Erano chiuse in una stanza con altri ostaggi. A terra c’erano dei materassi. Potevano andare solo in bagno. I miliziani si aggiravano per i corridoi della casa: «Alcuni erano più gentili di altri. Ma non importa, non sopporto la narrazione dei terroristi buoni o cattivi: hanno ucciso e rapito», dice Rotem.
Vivevano in condizioni igieniche precarie. Mancava l’acqua, «per cui tutti i bisogni fisici rimanevano lì. Mia sorella racconta che ogni quattro, cinque giorni portavano un secchio colmo e lo versavano nel water e, a turno, a uno degli ostaggi toccava pulire». Per lavarsi usavano asciugamani bagnati in un pentolino riscaldato con una piccola stufetta a gas. «Sentivano le bombe cadere vicinissime. Un giorno ne è caduta una proprio accanto a loro e le finestre sono saltate via. Avevano paura di morire durante un attacco, o per mano dei miliziani. Avevano sempre paura. Quando cadeva un missile i terroristi dicevano: “Lo sapete che Netanyahu uccide i nostri bambini?”».
Alcuni giorni mangiavano molto poco, è capitato di dover condividere un barattolo di fagioli o di doversi far bastare una bottiglietta da mezzo litro d’acqua per 48 ore. «I terroristi volevano che gli ostaggi parlassero a voce bassa e la notte era vietato anche bisbigliare. Avevano un’ossessione per i pidocchi e ogni giorno chiedevano a mia sorella di controllare che sua figlia ed Emily non li avessero».

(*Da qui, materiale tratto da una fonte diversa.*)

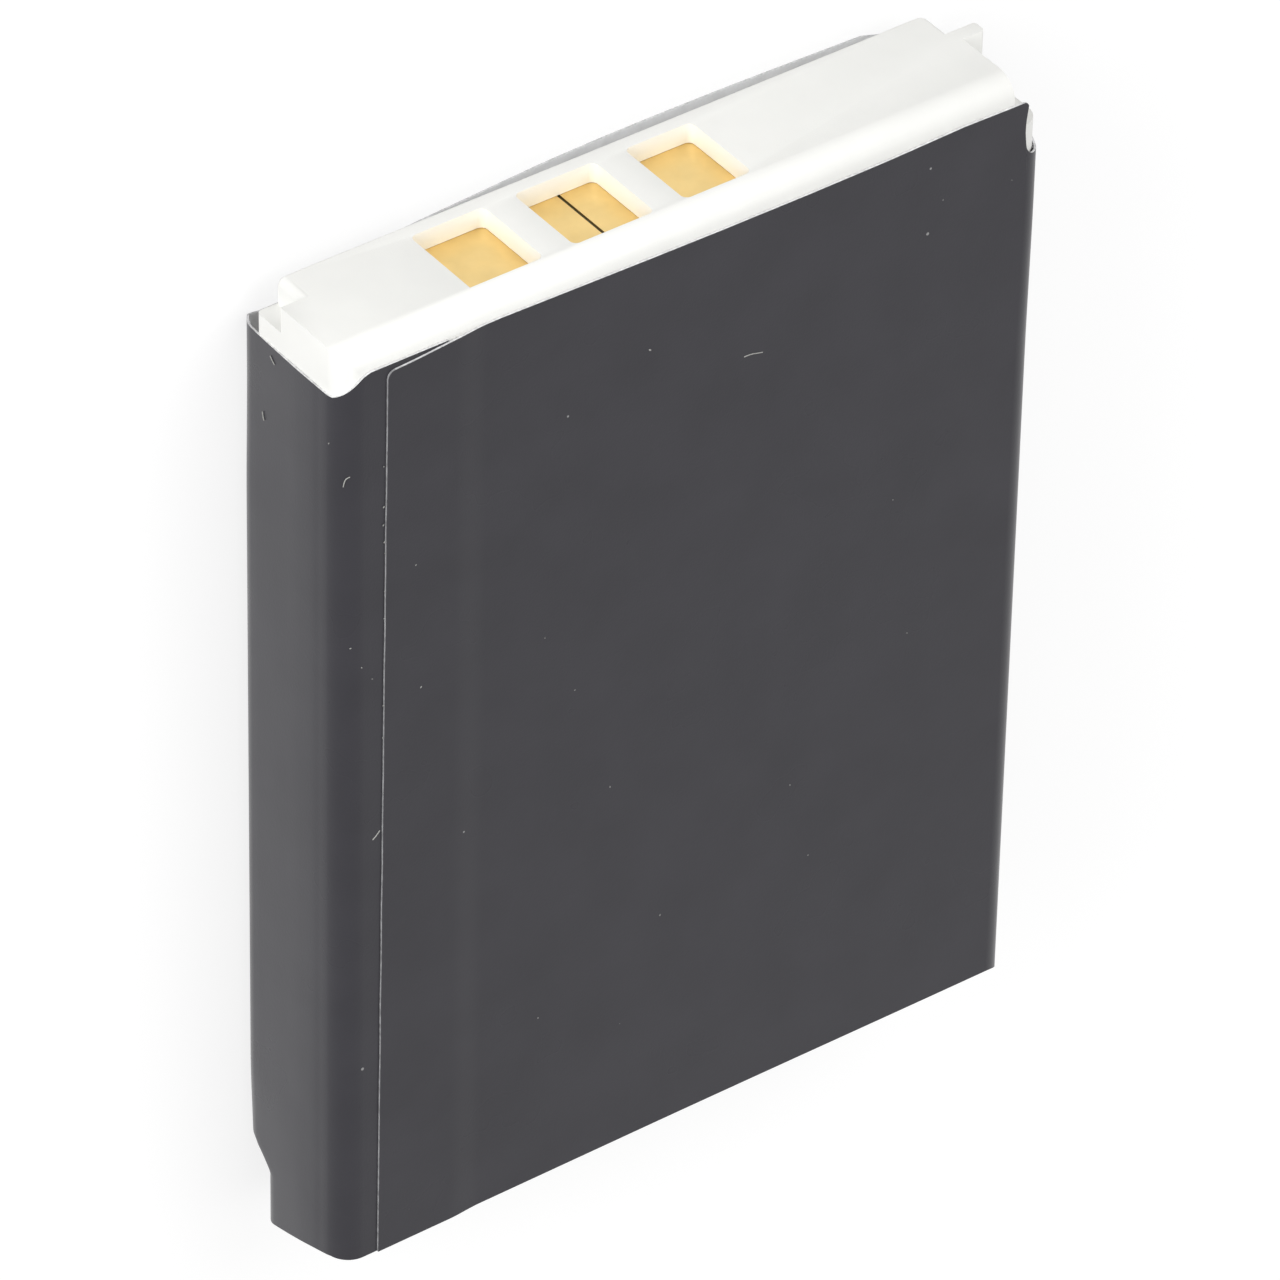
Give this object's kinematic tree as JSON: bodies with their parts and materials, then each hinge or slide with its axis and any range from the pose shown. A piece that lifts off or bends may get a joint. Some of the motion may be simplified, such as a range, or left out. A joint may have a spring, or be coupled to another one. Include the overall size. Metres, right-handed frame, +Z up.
{
  "type": "mobile phone battery",
  "caption": "Slim rechargeable pack for a mobile phone: film-wrapped cell with a moulded white end cap, recessed gold contacts and a slanted foot.",
  "frame": {"origin": "centre of the bounding box in X and Y, on the plane that the back face rests on", "axes": "+X across the pack to the right of the front face, +Y along the pack to the contact end, +Z up through the thickness, out of the front face; the pack lies on its back"},
  "size_m": [0.041, 0.057, 0.0088],
  "materials": {
    "label_film": "satin printed film with white cut edges",
    "moulded_white": "satin moulded white",
    "gold_plating": "bright gold plating",
    "board_laminate": "semi-gloss solder mask",
    "chip_package": "matt",
    "capacitor_ceramic": "matt",
    "resistor_body": "satin",
    "cell_aluminium": "drawn, satin",
    "nickel_strip": "rolled nickel",
    "gasket_plastic": "matt",
    "fish_paper": "matt",
    "fuse_body": "satin",
    "tape_film": "matt"
  },
  "bodies": {
    "root": {"label_wrap": "label_film", "top_cap": "moulded_white", "bottom_cap": "moulded_white", "contact_negative": "gold_plating", "contact_identity": "gold_plating", "contact_temperature": "gold_plating", "contact_positive": "gold_plating", "protection_board": "board_laminate", "switch_transistor": "chip_package", "protection_chip": "chip_package", "filter_capacitor": "capacitor_ceramic", "bypass_capacitor": "capacitor_ceramic", "supply_resistor": "resistor_body", "identity_resistor": "resistor_body", "thermistor": "resistor_body", "sealed_cell": "cell_aluminium", "terminal_rivet": "nickel_strip", "terminal_gasket": "gasket_plastic", "filler_plug": "cell_aluminium", "lid_insulator": "fish_paper", "positive_tab": "nickel_strip", "negative_tab": "nickel_strip", "fuse_lead": "nickel_strip", "thermal_fuse": "fuse_body", "bottom_tape": "tape_film"}
  },
  "joints": []
}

Una volta un carceriere ha chiesto a Raya da dove venissero i suoi genitori. «I miei sono nati in Israele, mentre i nonni in Europa», ha risposto lei. «Vedi? Mia madre e mio padre sono di Giaffa e Ashkelon, sono qui da molte più generazioni di voi», ha ribattuto il miliziano. «I giorni passavano lenti, fino a quando hanno capito che le avrebbero liberate», racconta Rotem. «Quelli di Hamas hanno annunciato che sarebbero state rilasciate tutte insieme, ma una mattina hanno chiesto solo a mia nipote Hila e alla sua amica Emily di andare a cambiarsi i vestiti. All’improvviso, le due bambine sono state portate via. Mia sorella si commuove quando racconta quel momento: ha avuto solo il tempo di un abbraccio».

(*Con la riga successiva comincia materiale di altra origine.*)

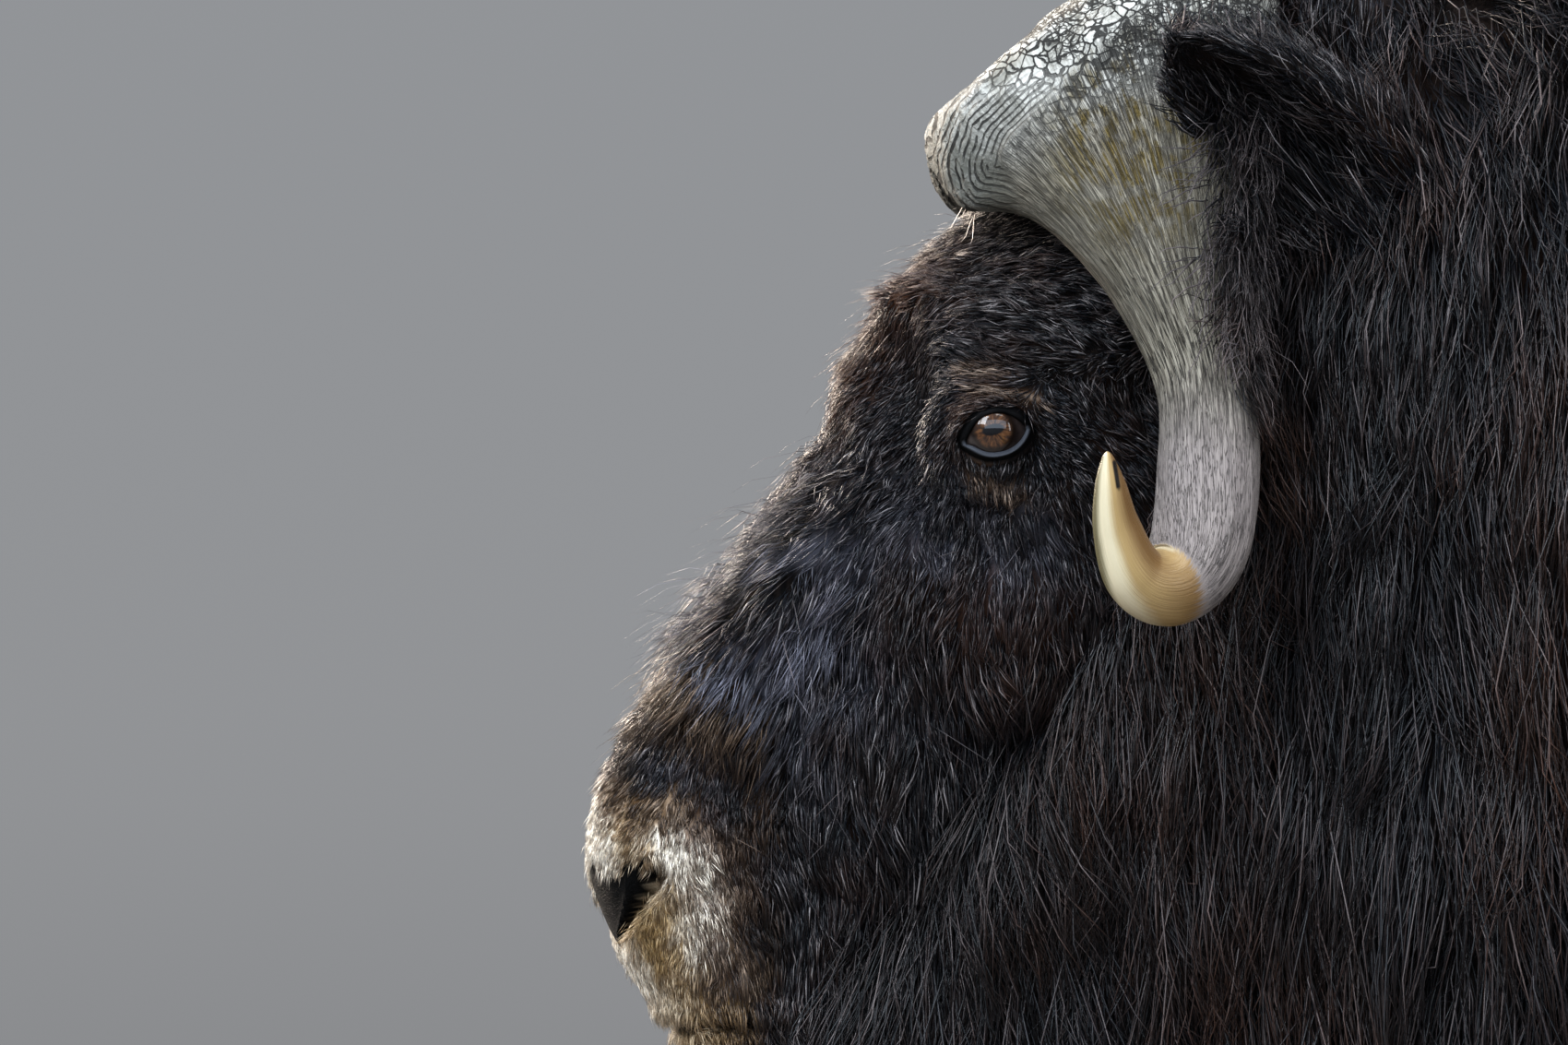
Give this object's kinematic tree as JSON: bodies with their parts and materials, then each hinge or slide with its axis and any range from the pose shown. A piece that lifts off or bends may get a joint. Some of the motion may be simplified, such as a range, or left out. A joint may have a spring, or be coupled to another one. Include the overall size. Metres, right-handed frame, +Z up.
{
  "type": "muskox",
  "caption": "Life-size adult muskox bull standing still, with long hanging coat, broad boss and hooked horns, pale legs and cloven hooves.",
  "frame": {"origin": "on the floor, under the middle of the animal's bounding box", "axes": "+X towards the tail, so the nose points to -X; +Y towards the animal's right side; +Z up"},
  "size_m": [2.2474, 0.862, 1.3775],
  "materials": {
    "coat": "long black-brown hair with grey and reddish strands",
    "saddle": "shorter, paler brown hair on the back",
    "stocking": "short pale hair on the legs",
    "horn": "grey cracked horn with yellow-brown stains and a smoother tip",
    "eye": "wet, dark, with an orange-brown iris",
    "hoof": "dark worn horn"
  },
  "bodies": {
    "root": {"head": "coat", "horn_left": "horn", "horn_right": "horn", "ear_left": "coat", "ear_right": "coat", "eye_left": "eye", "eye_right": "eye", "neck": "coat", "torso": "saddle", "hindquarters": "coat", "shoulder_left": "coat", "shoulder_right": "coat", "flank_left": "coat", "flank_right": "coat", "rump_left": "coat", "rump_right": "coat", "tail": "coat", "foreleg_left": "stocking", "foreleg_left_hoof_inner": "hoof", "foreleg_left_hoof_outer": "hoof", "foreleg_right": "stocking", "foreleg_right_hoof_inner": "hoof", "foreleg_right_hoof_outer": "hoof", "hindleg_left": "stocking", "hindleg_left_hoof_inner": "hoof", "hindleg_left_hoof_outer": "hoof", "hindleg_right": "stocking", "hindleg_right_hoof_inner": "hoof", "hindleg_right_hoof_outer": "hoof"}
  },
  "joints": []
}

Rotem dice che fisicamente stanno bene, mentre psicologicamente sono a pezzi. Per ora, a tenerle in piedi è la felicità di essere a casa, ma Raya fa fatica a tornare con la mente a Gaza: «Non solo per quello che ha vissuto, ma perché in quell’appartamento ha lasciato altre persone che sono ancora ostaggio di Hamas. Per lei erano diventate come una famiglia».